Посмотрев вниз, он увидел на полу своей палатки выцарапанные символы – точно такие же, как на стенах пирамиды. Символы, значения которых он не понимал, но которые вызывали необъяснимый, первобытный страх.
Рассвет наступил внезапно, как будто ночь не желала уступать свои права и сопротивлялась до последнего, но была вынуждена отступить перед неумолимым светом местного солнца – тусклой красной звезды, чьи лучи едва пробивались сквозь плотную атмосферу Кархона-4, окрашивая всё вокруг в цвет запекшейся крови.
Бригада рабочих, нанятых для тяжелой физической работы, уже приступила к вскрытию запечатанного входа в северной стене пирамиды. Мощные лазерные резаки с трудом проникали в материал, из которого была сделана гигантская плита, служившая дверью. Каждый раз, когда луч касался поверхности, камень будто сопротивлялся, издавая высокий, почти ультразвуковой вой, от которого у многих начинала идти носом кровь.
"Это невозможно," – бормотал главный инженер, изучая показания приборов. "Этот камень не соответствует ни одному известному материалу в базе данных. Его молекулярная структура… она меняется в ответ на наши попытки разрезать его!"
Эванс молча наблюдал за работой, стараясь не думать о ночном кошмаре и странных символах, появившихся в его палатке. Утренний осмотр руин принес новые загадки – некоторые из ранее задокументированных надписей на стенах изменились, словно кто-то переписал их за ночь. Но никто, кроме Самуэля, казалось, не замечал этих изменений.
После шести часов непрерывной работы раздался глухой звук, напоминающий последний вздох умирающего титана. Массивные двери, остававшиеся запечатанными тысячелетиями, медленно начали открываться – не благодаря усилиям рабочих, а как будто сами по себе, подчиняясь неслышному приказу.
"Прекратить работу!" – скомандовал Эванс, но его голос утонул в грохоте сдвигающихся каменных блоков. Плита толщиной не менее трёх метров отъезжала в сторону с пугающей плавностью, открывая проход в абсолютную, первозданную темноту.
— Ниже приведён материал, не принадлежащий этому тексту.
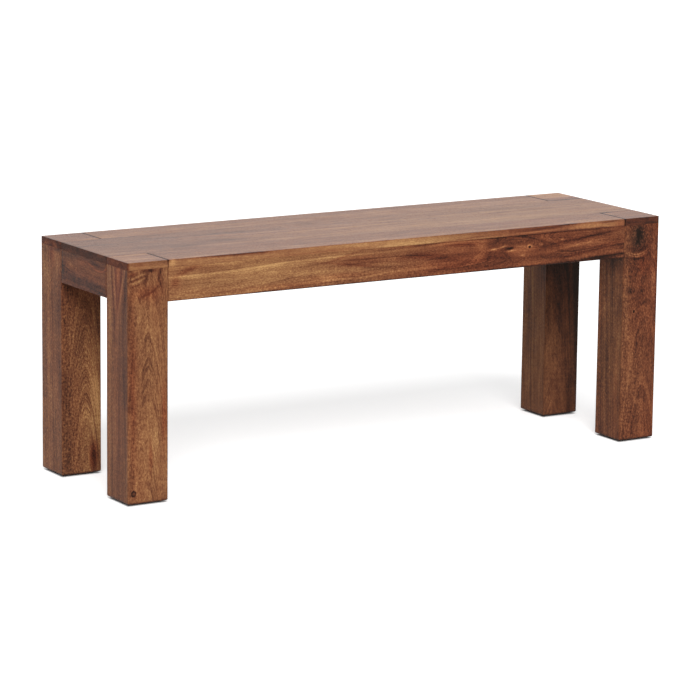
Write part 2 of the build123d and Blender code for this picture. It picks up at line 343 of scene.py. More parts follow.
# Cells to the metre along each axis, detail and roughness of every pattern. On wood X is along the grain.
CLOUDS = {
    "drift": ((2.4, 15, 15), 2.0, 0.5),
    "tremble": ((13, 80, 80), 3.0, 0.5),
    "late wood": ((6, 40, 40), 2.0, 0.5),
    "mottle": ((16, 48, 48), 2.0, 0.6),
    "streaks": ((7, 190, 190), 4.0, 0.6),
    "flecks": ((210, 520, 520), 2.0, 0.7),
    "pores": ((190, 1700, 1700), 1.0, 0.5),
    "ripple": ((170, 26, 26), 2.0, 0.5),
    "ripple patches": ((7, 18, 18), 1.0, 0.5),
    "warmth": ((3.5, 30, 30), 2.0, 0.5),
    "ragged edges": ((42, 42, 42), 3.0, 0.6),
    "plating": ((160, 160, 160), 3.0, 0.6),
    "drawn lines": ((90, 90, 2600), 2.0, 0.6),
    "nylon grain": ((1400, 1400, 1400), 3.0, 0.7),
    "scuffs": ((130, 130, 130), 3.0, 0.6),
}


def cloud(tree, place, pattern, colour=False):
    """Noise about 0.5, as a number or as a colour."""
    stretch, detail, rough = CLOUDS[pattern]
    scaled = vector(tree, "MULTIPLY", place, stretch)
    values = {"Vector": scaled, "Scale": 1.0, "Detail": detail, "Roughness": rough}
    return step(tree, "ShaderNodeTexNoise", values).outputs[1 if colour else 0]


def about_zero(tree, value):
    return number(tree, "SUBTRACT", value, 0.5)


def along_rings(tree, rings, scale, detail):
    """Noise that is the same all along a growth ring."""
    values = {"W": rings, "Scale": scale, "Detail": detail, "Roughness": 0.62}
    return step(tree, "ShaderNodeTexNoise", values, noise_dimensions="1D").outputs[0]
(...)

Когда пыль осела, перед исследователями предстала гигантская комната с потолком, уходящим ввысь на десятки метров. Внутреннее пространство было освещено странным, пульсирующим светом, исходящим от бесчисленных символов, покрывавших все поверхности. Эти знаки, похожие на те, что Эванс видел во сне и позже обнаружил выцарапанными на полу своей палатки, сияли болезненно-зеленым светом, создавая ощущение, будто стены дышат.
В самом центре зала, на возвышении из черного камня, стоял алтарь, выполненный с такой тщательностью и мастерством, что казался созданным не руками разумных существ, а силами самой природы. Над алтарем, зависая в воздухе без видимой опоры, парил предмет, своей формой отдаленно напоминающий ключ. Но это был не обычный ключ – его поверхность постоянно менялась, перетекая из одного состояния в другое, как будто предмет не мог определиться со своей окончательной формой в этой реальности.
Самуэль, словно загипнотизированный, шагнул вперед. Он не слышал предостерегающих криков коллег, не замечал, как сенсоры на его комбинезоне тревожно мигают красным, предупреждая о критических изменениях в окружающей среде. Всё его существо было сосредоточено на парящем объекте, который, казалось, звал его по имени – не звуком, но непосредственно в его сознании.
С каждым шагом, приближавшим его к алтарю, пульсация артефакта усиливалась, совпадая с биением его сердца. Это был не просто предмет – это был живой организм, древний разум, заключенный в материальную форму. Эванс чувствовал его присутствие так же отчетливо, как присутствие любого живого существа.